Required work: Return exactly the listing's lines, from its first line to the line holding "of one casting.", ends included.

Input:
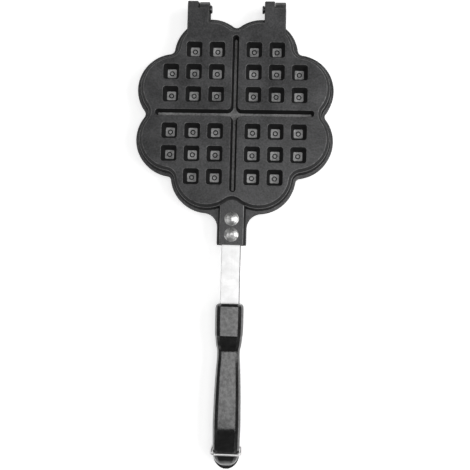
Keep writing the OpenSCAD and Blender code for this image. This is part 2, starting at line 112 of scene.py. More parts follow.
class CastingSizes(bpy.types.PropertyGroup):
    """Sizes of one casting. The two castings are alike."""

    depth: length("Depth", "Outer face to parting plane", 11.5)
    gap: length("Parting gap", "Gap between the closed castings", 0.3)
    wall: length("Cooking wall", "Thickness of the cooking wall", 2.5)
    lobe_radius: length("Lobe radius", "Radius of each rim lobe", 32.5)
    lobe_distance: length("Lobe distance", "Centre of the plate to the centre of a lobe", 58.8)
    notch_radius: length("Notch radius", "Radius of the fillet between two lobes", 4.75)
    flange: length("Flange thickness", "Thickness of the flange round the rim", 3)
    flange_width: length("Flange width", "Width of the flange outside the wall", 2.4)
    crest_inset: length("Crest inset", "Rim to the crest of the shoulder", 3.9)
    crest_drop: length("Crest drop", "Outer face to the crest of the shoulder", 3.4)
    face_inset: length("Face inset", "Rim to the edge of the outer face", 6.8)
    land: length("Land", "Width of the sealing land", 4.6)
    stud_pitch: length("Stud pitch", "Distance between neighbouring studs", 20)
    first_stud: length("First stud", "Centre lines to the first row of studs", 16.2)
    pocket_mouth: length("Pocket mouth", "Half width of a pocket at its mouth", 6.95)
    pocket_floor: length("Pocket floor", "Half width of a pocket at its floor", 4)
    pocket_depth: length("Pocket depth", "Depth of the pockets and of the groove", 6.9)
    pocket_corner: length("Pocket corner", "Corner radius of a pocket at its mouth", 2.2)
    groove_mouth: length("Groove mouth", "Half width of the cross groove at its mouth", 2.8)
    groove_floor: length("Groove floor", "Half width of the cross groove at its floor", 1.25)
    groove_arm: length("Groove arm", "Length of each arm of the cross groove", 69.2)
    stud_root: length("Stud root", "Half width of a stud at its root", 8.1)
    stud_tip: length("Stud tip", "Half width of a stud at its tip", 5.9)
    stud_short: length("Stud clearance", "Tip of a stud to the parting plane", 2.3)
    ridge_root: length("Ridge root", "Half width of the dividing ridge at its root", 4.4)
    ridge_tip: length("Ridge tip", "Half width of the dividing ridge at its tip", 2.6)
    ridge_short: length("Ridge clearance", "Tip of the ridge to the parting plane", 0.4)
    hinge_y: length("Hinge distance", "Centre of the plate to the hinge axis", 97.2)
    ear_in: length("Ear inside", "Centre line to the inner side of an ear", 24.6)
    ear_out: length("Ear outside", "Centre line to the outer side of an ear", 43.4)
    knuckle: length("Knuckle radius", "Radius of the hinge knuckles", 6.3)
    pin: length("Pin radius", "Radius of the hinge pins", 2.5)
    tang_end: length("Tang end", "Centre of the plate to the end of the tang", 114.7)
    tang_flange: length("Tang flange", "Half width of the tang's flange", 12.9)
    tang_foot: length("Tang foot", "Half width of the tang's raised part at its foot", 12.2)
    tang_top: length("Tang top", "Half width of the tang's raised part at its top", 10.2)
    tang_fillet: length("Tang fillet", "Radius of the fillets between tang and rim", 13.1)


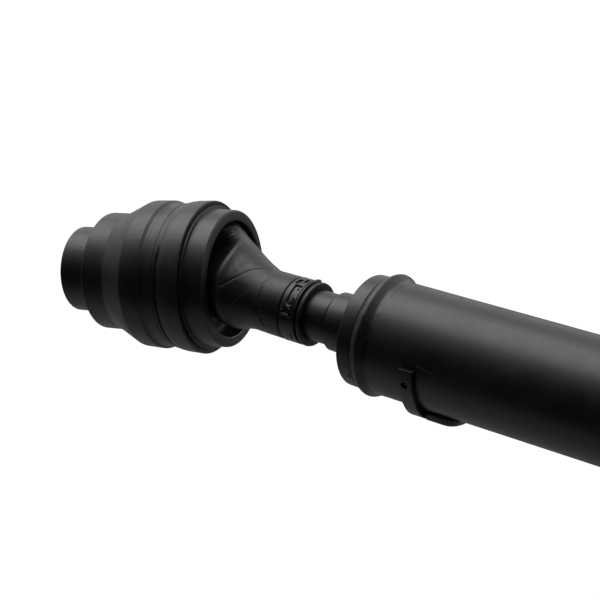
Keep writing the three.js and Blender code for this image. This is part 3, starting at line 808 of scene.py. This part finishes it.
def table(rows):
    """Smooth closed curve through (angle, value) rows."""
    a = np.array([r[0] for r in rows], float)
    v = np.array([r[1] for r in rows], float)
    a = np.concatenate([a - 360, a, a + 360])
    v = np.tile(v, 3)
    out = np.empty_like(TH)
    for i, t in enumerate(TH):
        k = int(np.searchsorted(a, t, side="right")) - 1
        p0, p1, p2, p3 = v[k - 1], v[k], v[k + 1], v[k + 2]
        u = (t - a[k]) / (a[k + 1] - a[k])
        out[i] = 0.5 * (2 * p1 + (p2 - p0) * u + (2 * p0 - 5 * p1 + 4 * p2 - p3) * u * u + (3 * p1 - p0 - 3 * p2 + p3) * u ** 3)
    return out


crest_x = table([(0, 40.2), (20, 40.2), (45, 41.2), (70, 42.0), (110, 43.9), (130, 43.4), (150, 42.2), (180, 42.3), (210, 42.8), (240, 43.0), (270, 43.0), (300, 42.4), (330, 41.0)])
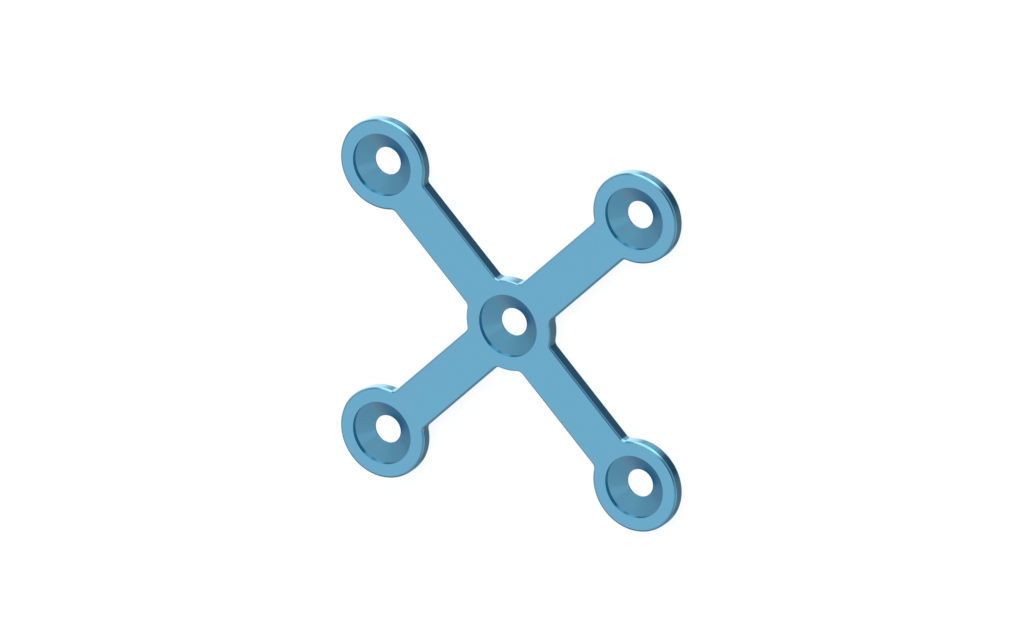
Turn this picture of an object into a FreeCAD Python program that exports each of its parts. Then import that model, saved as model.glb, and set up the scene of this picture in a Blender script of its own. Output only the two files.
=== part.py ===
import FreeCAD, Part
import math
import os

# An X-shaped orthopedic bone plate, one flat piece of titanium. Four straight arms run from a
# round boss to round heads, and the boss and every head hold a countersunk screw hole.
#
# Frame: the plate lies flat in XY with its arms on the diagonals, and +Z points away from the
# bone. The origin is on the axis of the boss's hole, in the plane of the bone side.

# Driving dimensions, in millimetres and degrees.
ARM_COUNT = 4
FIRST_ARM_ANGLE = 45.0
HOLE_PITCH = 14.85
THICKNESS = 1.0
ARM_WIDTH = 3.42
NECK_RADIUS = 0.5
HEAD_EDGE_RADIUS = 0.2
ARM_EDGE_RADIUS = 0.1
BONE_SIDE_CHAMFER = 0.12

# Each hole, from the bone side up: a short straight land, a cone, then a straight seat wall.
# A flat ring is left round every seat, which gives the heads and the boss their size.
HOLE_DIAMETER = 2.1
LAND_HEIGHT = 0.08
SEAT_DIAMETER = 4.8
SEAT_WALL_DEPTH = 0.37
RING_WIDTH = 1.09

# How far a cutting body runs past the face that it cuts.
CUT_OVERRUN = 0.5
# Two heights closer than this are the same.
FLAT = 1e-4

HEAD_RADIUS = SEAT_DIAMETER / 2 + RING_WIDTH
ORIGIN = FreeCAD.Vector(0, 0, 0)
UP = FreeCAD.Vector(0, 0, 1)


def arm_angles():
    return [FIRST_ARM_ANGLE + index * 360.0 / ARM_COUNT for index in range(ARM_COUNT)]


def head_centre(angle):
    return FreeCAD.Rotation(UP, angle).multVec(FreeCAD.Vector(HOLE_PITCH, 0, 0))


def disc(centre, seam_angle):
    """A head or the boss. Its seam is turned into an arm, where it disappears in the union."""
    cylinder = Part.makeCylinder(HEAD_RADIUS, THICKNESS)
    cylinder.rotate(ORIGIN, UP, seam_angle)
    cylinder.translate(centre)
    return cylinder


def bar(angle):
    """The straight part of one arm, from hole axis to hole axis."""
    box = Part.makeBox(HOLE_PITCH, ARM_WIDTH, THICKNESS, FreeCAD.Vector(0, -ARM_WIDTH / 2, 0))
    box.rotate(ORIGIN, UP, angle)
    return box


def sharp_plate():
    """The plan shape at full thickness, with square corners everywhere."""
    boss = disc(ORIGIN, FIRST_ARM_ANGLE)
    pieces = []
    for angle in arm_angles():
        pieces.append(bar(angle))
        pieces.append(disc(head_centre(angle), angle + 180))
    return boss.fuse(pieces).removeSplitter()


def with_necks(solid):
    """Round the inward corners where the arms meet the heads and the boss."""
    corners = [edge for edge in solid.Edges if edge.BoundBox.ZLength > THICKNESS / 2]
    return solid.makeFillet(NECK_RADIUS, corners)


def rim(solid, height):
    """The edges of the outline of the face at that height."""
    return [edge for edge in solid.Edges
            if abs(edge.BoundBox.ZMin - height) + abs(edge.BoundBox.ZMax - height) < FLAT]


def with_chamfer(solid):
    """Break the outer edge of the bone side."""
    return solid.makeChamfer(BONE_SIDE_CHAMFER, rim(solid, 0))


def edge_radius(point):
    """Rounding of the front's outer edge at a point: larger on the heads than on arms and boss."""
    on_head = False
    for angle in arm_angles():
        from_axis = math.hypot(point.x - head_centre(angle).x, point.y - head_centre(angle).y)
        on_head = on_head or from_axis < HEAD_RADIUS + FLAT
    return HEAD_EDGE_RADIUS if on_head else ARM_EDGE_RADIUS


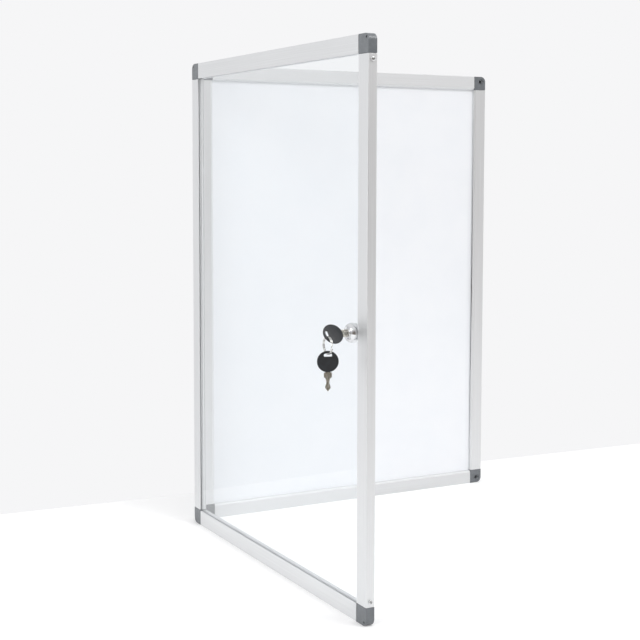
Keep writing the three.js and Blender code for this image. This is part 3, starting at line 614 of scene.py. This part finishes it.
# %% Put a cap and a screw in every corner
FACE_FORWARD = axes((1, 0, 0), (0, 0, 1), (0, -1, 0))
SCREW_FROM_END = 30
HEAD_GAP = 0.25  # between the screw's head and the stile's edge
corners = (
    ("back", "back_frame", Matrix.Identity(4), -BOARD_WIDTH / 2, -BACK_DEPTH / 2, BACK_DEPTH,
     back_cap),
    ("door", "door", DOOR, HINGE_STANDOFF, DOOR_FRONT, DOOR_DEPTH, door_cap),
)
for prefix, body, place, left, front, depth, cap in corners:
    for level, up in (("top", -1), ("bottom", 1)):
        for side, inward in (("left", 1), ("right", -1)):
            x = left if inward > 0 else left + BOARD_WIDTH
            z = 0 if up > 0 else BOARD_HEIGHT
            corner = place @ Matrix.Translation((x, front + depth, z)) @ FACE_FORWARD
            # A mirrored copy is inside out until hand_over turns its faces outwards
            mirrored = corner @ Matrix.Diagonal((inward, up, 1, 1))
            node = f"{prefix}_corner_cap_{level}_{side}"
            settle(copied(cap), f"{node}_moulding", body, GREY_ABS,
                   [node], mirrored)
            screw_at = (x - HEAD_GAP * inward, front + depth / 2, z + SCREW_FROM_END * up)
            inwards = Matrix.Rotation(math.radians(90 * inward), 4, "Y")
            node = f"{prefix}_corner_screw_{level}_{side}"
            settle(copied(pan_screw), f"{node}_pan_head", body, ZINC,
                   [node], place @ Matrix.Translation(screw_at) @ inwards)
discard(back_cap, door_cap, pan_screw)

# %% [markdown]
# ## Hinges
# Two small butt hinges join the frames on the left. A leaf is pressed from strip, and its edge
# is curled round the pin in knuckles that take turns: three on the frame's leaf and two on the
# door's. Each leaf is a plate with its knuckles turned, bored and joined to it, and its two
# holes are countersunk so that the flat screw heads sink flush.

# %% One leaf of each kind about an upright pin
KNUCKLES = 5
KNUCKLE = 10
HALF_HINGE = KNUCKLES * KNUCKLE / 2
KNUCKLE_RADIUS = 2.5
HALF_GAP = 0.15  # half the gap between one knuckle and the next
LEAF_NEAR = 1.3  # the leaf's two faces lie this far beyond the pin's line
LEAF_FAR = 2.5
SCREW_ACROSS = 7
SCREW_HEIGHTS = (-15, 15)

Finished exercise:
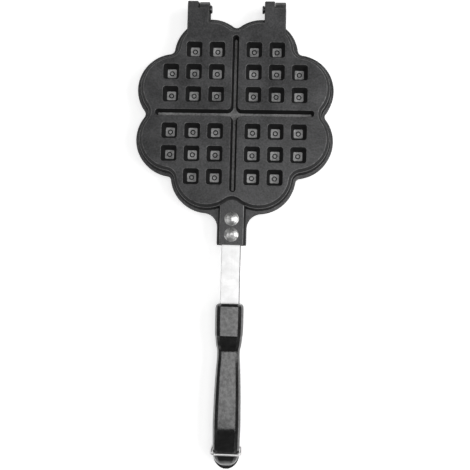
Keep writing the OpenSCAD and Blender code for this image. This is part 2, starting at line 112 of scene.py. More parts follow.
class CastingSizes(bpy.types.PropertyGroup):
    """Sizes of one casting. The two castings are alike."""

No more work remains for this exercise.